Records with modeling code
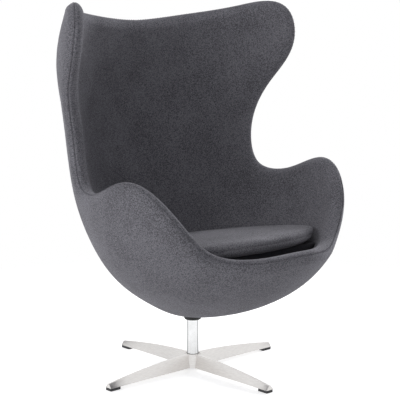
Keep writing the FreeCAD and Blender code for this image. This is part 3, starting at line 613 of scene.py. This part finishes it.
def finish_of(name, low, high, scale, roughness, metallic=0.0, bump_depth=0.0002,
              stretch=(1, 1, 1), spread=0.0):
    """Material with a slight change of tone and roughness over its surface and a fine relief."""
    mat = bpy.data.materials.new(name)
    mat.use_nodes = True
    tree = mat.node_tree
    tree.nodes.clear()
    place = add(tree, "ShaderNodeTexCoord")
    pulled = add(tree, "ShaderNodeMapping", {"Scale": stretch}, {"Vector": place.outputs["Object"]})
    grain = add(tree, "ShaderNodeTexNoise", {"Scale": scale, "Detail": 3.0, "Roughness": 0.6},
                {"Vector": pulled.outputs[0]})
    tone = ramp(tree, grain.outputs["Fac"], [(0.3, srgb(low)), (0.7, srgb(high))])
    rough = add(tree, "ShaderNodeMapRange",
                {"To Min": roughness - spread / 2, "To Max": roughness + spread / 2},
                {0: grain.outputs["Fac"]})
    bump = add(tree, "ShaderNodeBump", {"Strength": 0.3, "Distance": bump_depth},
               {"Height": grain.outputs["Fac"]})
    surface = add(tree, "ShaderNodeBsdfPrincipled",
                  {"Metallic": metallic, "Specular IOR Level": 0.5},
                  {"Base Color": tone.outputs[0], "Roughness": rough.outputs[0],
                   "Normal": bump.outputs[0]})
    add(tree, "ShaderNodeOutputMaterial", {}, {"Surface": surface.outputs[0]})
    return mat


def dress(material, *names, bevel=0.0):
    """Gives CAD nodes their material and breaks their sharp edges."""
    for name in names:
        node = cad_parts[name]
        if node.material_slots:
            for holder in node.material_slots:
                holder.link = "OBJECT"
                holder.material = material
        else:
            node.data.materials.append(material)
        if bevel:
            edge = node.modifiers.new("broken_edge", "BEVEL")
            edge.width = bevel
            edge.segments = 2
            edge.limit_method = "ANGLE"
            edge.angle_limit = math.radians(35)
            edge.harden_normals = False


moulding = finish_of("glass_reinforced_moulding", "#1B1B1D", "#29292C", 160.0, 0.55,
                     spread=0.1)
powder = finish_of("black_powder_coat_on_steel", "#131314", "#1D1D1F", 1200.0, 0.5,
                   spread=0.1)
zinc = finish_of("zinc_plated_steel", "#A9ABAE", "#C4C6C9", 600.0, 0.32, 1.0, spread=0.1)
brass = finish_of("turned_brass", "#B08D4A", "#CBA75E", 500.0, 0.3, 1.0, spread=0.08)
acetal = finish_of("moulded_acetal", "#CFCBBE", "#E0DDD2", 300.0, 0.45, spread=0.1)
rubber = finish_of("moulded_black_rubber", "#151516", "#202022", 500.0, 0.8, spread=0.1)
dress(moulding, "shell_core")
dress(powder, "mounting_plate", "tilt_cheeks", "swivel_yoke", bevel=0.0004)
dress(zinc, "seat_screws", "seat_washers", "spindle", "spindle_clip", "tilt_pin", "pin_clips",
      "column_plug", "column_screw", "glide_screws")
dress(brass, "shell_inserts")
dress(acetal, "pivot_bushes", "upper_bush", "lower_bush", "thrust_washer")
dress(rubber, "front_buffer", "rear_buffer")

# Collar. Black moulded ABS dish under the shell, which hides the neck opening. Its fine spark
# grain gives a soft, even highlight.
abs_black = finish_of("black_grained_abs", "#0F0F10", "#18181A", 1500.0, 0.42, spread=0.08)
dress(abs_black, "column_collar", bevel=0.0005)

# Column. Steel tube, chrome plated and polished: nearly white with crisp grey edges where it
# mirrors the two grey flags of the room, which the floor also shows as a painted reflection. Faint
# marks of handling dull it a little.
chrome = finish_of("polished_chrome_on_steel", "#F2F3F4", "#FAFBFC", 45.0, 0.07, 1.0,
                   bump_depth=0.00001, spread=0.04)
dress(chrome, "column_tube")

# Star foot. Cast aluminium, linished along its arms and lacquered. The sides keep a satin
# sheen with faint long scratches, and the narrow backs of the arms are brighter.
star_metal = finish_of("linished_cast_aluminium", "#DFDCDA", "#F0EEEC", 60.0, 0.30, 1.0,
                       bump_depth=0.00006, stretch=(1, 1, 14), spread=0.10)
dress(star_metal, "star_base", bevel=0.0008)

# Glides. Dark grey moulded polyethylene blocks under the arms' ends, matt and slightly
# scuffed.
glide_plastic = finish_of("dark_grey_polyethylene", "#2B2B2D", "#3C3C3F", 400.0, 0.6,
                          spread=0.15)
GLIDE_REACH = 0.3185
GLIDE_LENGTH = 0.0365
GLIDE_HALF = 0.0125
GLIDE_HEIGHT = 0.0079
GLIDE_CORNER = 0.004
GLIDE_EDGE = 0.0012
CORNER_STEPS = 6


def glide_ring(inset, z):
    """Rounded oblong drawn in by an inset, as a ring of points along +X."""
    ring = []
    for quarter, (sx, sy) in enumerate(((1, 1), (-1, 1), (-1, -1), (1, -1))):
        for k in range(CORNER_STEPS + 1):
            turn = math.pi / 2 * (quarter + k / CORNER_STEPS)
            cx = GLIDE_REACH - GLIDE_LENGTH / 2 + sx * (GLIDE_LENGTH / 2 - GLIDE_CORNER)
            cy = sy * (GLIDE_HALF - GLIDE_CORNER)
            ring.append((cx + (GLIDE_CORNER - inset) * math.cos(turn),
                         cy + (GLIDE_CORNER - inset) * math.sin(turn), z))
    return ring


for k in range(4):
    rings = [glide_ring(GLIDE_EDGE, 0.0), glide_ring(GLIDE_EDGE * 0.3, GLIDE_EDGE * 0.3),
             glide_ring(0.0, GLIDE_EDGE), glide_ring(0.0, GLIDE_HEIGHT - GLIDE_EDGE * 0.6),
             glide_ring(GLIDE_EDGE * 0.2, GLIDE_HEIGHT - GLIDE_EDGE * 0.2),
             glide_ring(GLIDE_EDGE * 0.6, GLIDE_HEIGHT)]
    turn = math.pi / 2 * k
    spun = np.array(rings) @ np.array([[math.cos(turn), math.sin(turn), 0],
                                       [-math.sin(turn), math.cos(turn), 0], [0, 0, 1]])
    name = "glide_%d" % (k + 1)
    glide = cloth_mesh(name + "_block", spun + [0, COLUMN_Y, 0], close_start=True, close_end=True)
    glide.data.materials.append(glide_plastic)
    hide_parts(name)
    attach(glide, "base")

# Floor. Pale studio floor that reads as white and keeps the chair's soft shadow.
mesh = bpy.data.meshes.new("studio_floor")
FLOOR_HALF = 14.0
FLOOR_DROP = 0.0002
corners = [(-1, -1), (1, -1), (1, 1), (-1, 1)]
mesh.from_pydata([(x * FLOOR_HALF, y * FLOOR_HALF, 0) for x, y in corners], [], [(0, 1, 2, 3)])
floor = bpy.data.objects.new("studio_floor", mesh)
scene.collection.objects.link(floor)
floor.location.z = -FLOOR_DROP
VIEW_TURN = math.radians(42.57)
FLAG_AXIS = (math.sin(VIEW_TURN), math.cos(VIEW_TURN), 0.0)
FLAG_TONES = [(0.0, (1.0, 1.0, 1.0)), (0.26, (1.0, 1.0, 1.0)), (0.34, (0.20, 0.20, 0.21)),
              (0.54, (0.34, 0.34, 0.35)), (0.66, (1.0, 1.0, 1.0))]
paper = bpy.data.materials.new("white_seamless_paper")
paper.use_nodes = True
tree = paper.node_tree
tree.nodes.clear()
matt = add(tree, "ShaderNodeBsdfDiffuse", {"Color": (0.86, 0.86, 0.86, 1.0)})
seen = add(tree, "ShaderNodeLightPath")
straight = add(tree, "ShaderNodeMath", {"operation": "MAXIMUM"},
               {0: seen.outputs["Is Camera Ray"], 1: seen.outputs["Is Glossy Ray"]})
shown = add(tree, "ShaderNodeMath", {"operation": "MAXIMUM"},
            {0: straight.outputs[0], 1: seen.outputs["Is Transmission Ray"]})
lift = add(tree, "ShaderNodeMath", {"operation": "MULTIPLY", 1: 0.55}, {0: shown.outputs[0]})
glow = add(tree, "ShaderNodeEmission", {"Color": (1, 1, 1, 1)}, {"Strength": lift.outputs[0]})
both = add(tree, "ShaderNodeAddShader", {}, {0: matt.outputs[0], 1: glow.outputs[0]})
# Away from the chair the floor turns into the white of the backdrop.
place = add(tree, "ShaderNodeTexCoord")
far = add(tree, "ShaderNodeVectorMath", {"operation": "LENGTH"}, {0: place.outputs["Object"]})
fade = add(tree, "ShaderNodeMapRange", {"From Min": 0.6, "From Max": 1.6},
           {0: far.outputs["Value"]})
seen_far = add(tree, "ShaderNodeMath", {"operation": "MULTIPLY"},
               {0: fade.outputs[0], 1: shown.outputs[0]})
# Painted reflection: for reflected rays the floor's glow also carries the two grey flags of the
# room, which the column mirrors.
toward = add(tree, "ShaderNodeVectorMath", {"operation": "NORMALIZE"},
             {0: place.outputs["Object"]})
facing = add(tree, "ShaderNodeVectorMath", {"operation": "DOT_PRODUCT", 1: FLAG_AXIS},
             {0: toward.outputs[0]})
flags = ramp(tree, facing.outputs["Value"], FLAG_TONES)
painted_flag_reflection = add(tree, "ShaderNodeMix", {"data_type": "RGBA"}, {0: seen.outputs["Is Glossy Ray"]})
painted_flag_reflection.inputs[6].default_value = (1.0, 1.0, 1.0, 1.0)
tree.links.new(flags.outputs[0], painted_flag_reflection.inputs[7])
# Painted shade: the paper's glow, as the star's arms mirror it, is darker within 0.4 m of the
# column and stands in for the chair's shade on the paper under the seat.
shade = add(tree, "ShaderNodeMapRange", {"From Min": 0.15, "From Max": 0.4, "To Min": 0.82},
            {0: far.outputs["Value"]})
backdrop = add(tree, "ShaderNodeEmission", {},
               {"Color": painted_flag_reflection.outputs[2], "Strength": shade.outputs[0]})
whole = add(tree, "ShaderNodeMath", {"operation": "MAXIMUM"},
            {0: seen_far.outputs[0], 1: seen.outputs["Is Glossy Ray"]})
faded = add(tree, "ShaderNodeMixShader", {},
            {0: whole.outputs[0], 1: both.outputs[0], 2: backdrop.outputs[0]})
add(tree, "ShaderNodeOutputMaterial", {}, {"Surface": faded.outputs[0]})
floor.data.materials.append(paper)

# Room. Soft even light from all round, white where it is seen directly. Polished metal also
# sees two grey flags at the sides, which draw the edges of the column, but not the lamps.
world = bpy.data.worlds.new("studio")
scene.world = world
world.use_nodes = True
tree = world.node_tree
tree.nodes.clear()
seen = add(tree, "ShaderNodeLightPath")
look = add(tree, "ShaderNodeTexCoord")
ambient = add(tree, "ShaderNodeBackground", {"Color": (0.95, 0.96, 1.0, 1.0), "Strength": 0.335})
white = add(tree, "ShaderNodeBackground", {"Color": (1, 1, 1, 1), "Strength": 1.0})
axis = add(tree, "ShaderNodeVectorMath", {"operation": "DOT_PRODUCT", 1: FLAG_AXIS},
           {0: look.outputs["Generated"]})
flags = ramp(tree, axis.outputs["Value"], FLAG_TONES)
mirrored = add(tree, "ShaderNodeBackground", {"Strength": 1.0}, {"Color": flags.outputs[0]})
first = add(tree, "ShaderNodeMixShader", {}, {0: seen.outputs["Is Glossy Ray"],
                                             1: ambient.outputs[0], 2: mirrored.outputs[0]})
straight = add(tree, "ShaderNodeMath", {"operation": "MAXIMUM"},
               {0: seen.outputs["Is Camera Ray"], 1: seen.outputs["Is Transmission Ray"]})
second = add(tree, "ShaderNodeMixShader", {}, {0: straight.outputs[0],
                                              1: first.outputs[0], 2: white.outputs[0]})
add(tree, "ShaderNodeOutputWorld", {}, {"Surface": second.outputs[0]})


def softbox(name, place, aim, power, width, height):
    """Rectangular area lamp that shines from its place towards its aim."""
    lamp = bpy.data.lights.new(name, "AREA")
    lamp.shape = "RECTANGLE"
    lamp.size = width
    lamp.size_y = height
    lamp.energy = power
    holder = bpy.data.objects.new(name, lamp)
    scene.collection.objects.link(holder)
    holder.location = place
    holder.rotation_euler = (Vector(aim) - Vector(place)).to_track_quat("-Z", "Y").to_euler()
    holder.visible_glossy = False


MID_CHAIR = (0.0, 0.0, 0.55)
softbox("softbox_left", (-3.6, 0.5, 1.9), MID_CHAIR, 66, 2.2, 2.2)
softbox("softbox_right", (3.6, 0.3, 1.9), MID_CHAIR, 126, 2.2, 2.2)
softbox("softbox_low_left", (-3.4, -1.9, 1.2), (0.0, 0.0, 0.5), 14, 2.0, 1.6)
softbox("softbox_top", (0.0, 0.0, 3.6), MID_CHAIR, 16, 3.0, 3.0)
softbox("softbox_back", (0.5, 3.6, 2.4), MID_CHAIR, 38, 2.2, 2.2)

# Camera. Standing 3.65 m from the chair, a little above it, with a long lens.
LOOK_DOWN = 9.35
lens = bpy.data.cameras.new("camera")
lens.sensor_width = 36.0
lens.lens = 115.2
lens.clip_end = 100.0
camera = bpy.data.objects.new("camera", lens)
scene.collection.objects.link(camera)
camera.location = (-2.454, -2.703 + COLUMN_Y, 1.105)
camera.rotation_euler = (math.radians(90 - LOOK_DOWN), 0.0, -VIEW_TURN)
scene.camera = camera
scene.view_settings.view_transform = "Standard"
==
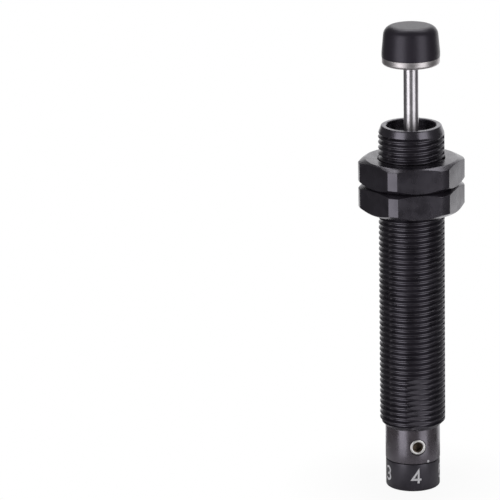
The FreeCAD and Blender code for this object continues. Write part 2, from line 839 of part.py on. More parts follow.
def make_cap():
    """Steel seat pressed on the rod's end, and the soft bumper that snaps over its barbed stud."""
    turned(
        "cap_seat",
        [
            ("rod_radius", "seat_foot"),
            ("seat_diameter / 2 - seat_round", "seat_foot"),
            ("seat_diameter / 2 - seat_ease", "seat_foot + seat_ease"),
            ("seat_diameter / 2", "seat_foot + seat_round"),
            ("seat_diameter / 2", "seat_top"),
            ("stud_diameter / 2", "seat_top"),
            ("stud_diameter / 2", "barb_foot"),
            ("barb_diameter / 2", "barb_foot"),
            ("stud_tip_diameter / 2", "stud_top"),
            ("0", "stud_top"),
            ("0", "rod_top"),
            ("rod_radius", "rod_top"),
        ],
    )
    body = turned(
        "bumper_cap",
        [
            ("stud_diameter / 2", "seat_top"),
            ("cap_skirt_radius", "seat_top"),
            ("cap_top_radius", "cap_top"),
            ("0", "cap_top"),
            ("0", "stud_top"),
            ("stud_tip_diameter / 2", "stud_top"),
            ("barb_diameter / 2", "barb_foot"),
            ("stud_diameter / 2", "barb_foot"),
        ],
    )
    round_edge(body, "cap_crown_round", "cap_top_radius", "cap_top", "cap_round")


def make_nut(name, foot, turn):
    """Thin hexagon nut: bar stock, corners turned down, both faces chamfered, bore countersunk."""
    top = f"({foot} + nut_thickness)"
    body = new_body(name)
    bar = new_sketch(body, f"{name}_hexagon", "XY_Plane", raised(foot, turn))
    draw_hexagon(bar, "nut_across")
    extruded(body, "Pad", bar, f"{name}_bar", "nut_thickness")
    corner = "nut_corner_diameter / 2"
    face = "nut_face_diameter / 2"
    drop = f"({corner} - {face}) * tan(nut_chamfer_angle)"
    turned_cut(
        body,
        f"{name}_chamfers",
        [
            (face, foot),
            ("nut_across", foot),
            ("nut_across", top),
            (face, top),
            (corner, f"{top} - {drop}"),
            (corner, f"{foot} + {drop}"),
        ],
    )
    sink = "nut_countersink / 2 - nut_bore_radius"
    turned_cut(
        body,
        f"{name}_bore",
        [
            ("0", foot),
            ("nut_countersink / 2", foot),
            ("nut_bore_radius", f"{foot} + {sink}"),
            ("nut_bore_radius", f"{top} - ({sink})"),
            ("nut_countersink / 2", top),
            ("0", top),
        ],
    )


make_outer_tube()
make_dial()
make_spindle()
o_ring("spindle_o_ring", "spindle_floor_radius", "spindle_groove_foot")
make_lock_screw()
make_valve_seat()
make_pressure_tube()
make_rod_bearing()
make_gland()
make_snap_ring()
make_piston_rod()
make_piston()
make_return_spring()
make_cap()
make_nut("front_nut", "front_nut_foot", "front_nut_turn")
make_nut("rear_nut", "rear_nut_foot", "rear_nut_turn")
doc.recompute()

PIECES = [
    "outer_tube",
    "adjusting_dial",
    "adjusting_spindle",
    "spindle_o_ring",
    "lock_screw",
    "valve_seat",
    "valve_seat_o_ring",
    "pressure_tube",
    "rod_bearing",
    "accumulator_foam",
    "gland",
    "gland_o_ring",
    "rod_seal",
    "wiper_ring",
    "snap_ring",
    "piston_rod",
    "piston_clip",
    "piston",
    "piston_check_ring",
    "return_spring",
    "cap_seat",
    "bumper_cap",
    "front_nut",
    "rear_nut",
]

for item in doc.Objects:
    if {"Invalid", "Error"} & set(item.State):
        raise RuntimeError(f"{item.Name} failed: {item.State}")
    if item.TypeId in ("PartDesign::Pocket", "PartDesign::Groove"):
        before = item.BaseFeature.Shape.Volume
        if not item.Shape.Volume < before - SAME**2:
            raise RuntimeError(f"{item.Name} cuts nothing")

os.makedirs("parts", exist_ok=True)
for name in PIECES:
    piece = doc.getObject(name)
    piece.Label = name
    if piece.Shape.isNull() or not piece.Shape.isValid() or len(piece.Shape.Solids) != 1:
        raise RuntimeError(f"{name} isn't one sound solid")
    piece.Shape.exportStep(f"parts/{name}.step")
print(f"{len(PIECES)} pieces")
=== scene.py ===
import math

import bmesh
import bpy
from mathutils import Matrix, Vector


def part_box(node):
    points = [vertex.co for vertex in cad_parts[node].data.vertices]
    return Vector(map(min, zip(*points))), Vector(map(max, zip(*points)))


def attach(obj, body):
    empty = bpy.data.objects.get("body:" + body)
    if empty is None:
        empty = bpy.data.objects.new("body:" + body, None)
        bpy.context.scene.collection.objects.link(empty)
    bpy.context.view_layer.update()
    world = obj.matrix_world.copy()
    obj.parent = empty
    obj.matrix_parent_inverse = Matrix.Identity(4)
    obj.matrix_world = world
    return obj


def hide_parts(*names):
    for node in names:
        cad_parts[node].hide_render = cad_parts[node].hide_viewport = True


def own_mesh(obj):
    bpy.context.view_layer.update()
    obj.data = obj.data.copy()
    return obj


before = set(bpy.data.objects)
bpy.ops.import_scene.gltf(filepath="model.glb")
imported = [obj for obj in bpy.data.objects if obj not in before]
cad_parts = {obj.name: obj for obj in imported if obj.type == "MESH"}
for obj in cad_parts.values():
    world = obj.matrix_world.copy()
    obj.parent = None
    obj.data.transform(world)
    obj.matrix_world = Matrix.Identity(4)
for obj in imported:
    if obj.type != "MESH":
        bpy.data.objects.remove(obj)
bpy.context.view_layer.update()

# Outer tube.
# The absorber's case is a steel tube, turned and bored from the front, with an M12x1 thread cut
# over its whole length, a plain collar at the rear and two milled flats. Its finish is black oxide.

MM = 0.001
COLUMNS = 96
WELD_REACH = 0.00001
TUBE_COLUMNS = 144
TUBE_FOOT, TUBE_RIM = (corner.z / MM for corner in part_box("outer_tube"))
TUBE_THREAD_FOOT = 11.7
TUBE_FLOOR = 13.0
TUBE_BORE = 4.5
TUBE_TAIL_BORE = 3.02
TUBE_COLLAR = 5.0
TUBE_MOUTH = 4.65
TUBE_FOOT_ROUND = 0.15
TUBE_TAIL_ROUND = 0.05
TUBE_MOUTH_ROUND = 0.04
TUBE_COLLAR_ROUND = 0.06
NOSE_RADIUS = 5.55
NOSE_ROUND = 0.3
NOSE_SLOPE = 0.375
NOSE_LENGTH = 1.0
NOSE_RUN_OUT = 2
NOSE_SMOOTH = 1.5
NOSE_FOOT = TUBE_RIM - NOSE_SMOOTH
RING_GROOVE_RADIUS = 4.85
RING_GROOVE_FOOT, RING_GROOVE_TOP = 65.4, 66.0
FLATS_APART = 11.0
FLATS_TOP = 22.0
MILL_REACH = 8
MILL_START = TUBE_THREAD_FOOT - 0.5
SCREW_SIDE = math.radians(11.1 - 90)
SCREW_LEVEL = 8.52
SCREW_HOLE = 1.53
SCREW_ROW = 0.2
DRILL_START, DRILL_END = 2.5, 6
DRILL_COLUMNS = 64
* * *
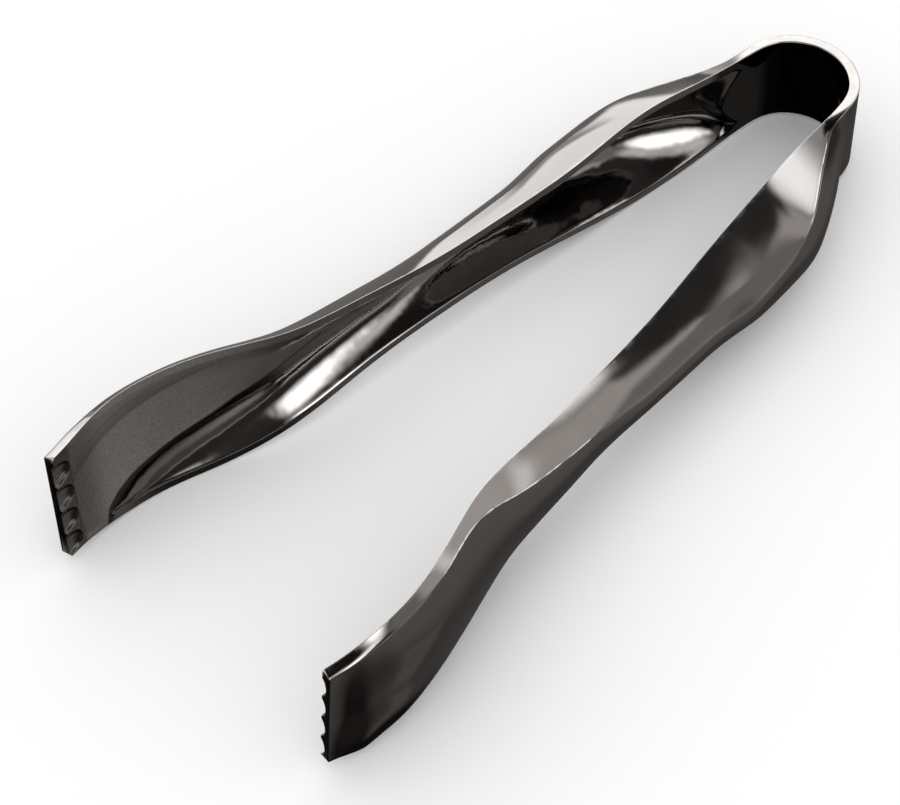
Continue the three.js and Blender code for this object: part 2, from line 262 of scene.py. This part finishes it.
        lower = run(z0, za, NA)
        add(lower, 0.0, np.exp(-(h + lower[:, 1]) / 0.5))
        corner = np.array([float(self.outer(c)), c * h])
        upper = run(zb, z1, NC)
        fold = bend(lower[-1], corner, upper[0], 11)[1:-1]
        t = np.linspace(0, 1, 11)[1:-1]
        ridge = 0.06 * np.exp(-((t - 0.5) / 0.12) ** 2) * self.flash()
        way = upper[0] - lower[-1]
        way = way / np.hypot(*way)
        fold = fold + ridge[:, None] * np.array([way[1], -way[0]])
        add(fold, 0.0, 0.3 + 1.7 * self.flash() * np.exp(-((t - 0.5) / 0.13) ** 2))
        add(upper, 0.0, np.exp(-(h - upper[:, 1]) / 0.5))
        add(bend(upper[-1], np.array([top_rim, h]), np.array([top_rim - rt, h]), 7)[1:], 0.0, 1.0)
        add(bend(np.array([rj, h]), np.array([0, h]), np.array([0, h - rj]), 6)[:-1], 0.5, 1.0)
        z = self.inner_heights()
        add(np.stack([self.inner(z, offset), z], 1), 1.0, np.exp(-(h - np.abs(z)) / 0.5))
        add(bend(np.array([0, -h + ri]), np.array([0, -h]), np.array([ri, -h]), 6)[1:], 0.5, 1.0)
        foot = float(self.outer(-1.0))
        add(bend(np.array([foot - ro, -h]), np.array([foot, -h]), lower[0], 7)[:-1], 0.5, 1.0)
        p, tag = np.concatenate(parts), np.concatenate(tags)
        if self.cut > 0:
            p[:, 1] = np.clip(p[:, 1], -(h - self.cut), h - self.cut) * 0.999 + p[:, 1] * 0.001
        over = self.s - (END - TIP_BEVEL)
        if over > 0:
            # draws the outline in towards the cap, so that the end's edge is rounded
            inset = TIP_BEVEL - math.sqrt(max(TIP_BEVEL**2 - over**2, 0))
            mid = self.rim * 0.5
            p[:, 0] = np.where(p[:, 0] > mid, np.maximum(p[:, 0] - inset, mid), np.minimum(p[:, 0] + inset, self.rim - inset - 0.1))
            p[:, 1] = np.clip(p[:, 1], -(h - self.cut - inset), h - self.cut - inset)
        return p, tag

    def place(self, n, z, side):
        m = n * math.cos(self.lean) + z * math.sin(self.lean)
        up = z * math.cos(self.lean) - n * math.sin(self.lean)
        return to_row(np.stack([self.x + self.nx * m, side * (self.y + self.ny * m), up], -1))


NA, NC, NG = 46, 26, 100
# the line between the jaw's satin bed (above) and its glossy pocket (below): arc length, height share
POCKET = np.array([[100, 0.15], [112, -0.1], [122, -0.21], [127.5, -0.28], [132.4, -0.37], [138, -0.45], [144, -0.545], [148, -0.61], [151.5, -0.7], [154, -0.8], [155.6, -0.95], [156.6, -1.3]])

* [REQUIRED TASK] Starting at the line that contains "for item in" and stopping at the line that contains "obj.parent = empty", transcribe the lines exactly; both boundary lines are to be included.

* [RIGHT ANSWER]
for item in doc.Objects:
    if {"Invalid", "Error"} & set(item.State):
        raise RuntimeError(f"{item.Name} failed: {item.State}")
    if item.TypeId in ("PartDesign::Pocket", "PartDesign::Groove"):
        before = item.BaseFeature.Shape.Volume
        if not item.Shape.Volume < before - SAME**2:
            raise RuntimeError(f"{item.Name} cuts nothing")

os.makedirs("parts", exist_ok=True)
for name in PIECES:
    piece = doc.getObject(name)
    piece.Label = name
    if piece.Shape.isNull() or not piece.Shape.isValid() or len(piece.Shape.Solids) != 1:
        raise RuntimeError(f"{name} isn't one sound solid")
    piece.Shape.exportStep(f"parts/{name}.step")
print(f"{len(PIECES)} pieces")
=== scene.py ===
import math

import bmesh
import bpy
from mathutils import Matrix, Vector


def part_box(node):
    points = [vertex.co for vertex in cad_parts[node].data.vertices]
    return Vector(map(min, zip(*points))), Vector(map(max, zip(*points)))


def attach(obj, body):
    empty = bpy.data.objects.get("body:" + body)
    if empty is None:
        empty = bpy.data.objects.new("body:" + body, None)
        bpy.context.scene.collection.objects.link(empty)
    bpy.context.view_layer.update()
    world = obj.matrix_world.copy()
    obj.parent = empty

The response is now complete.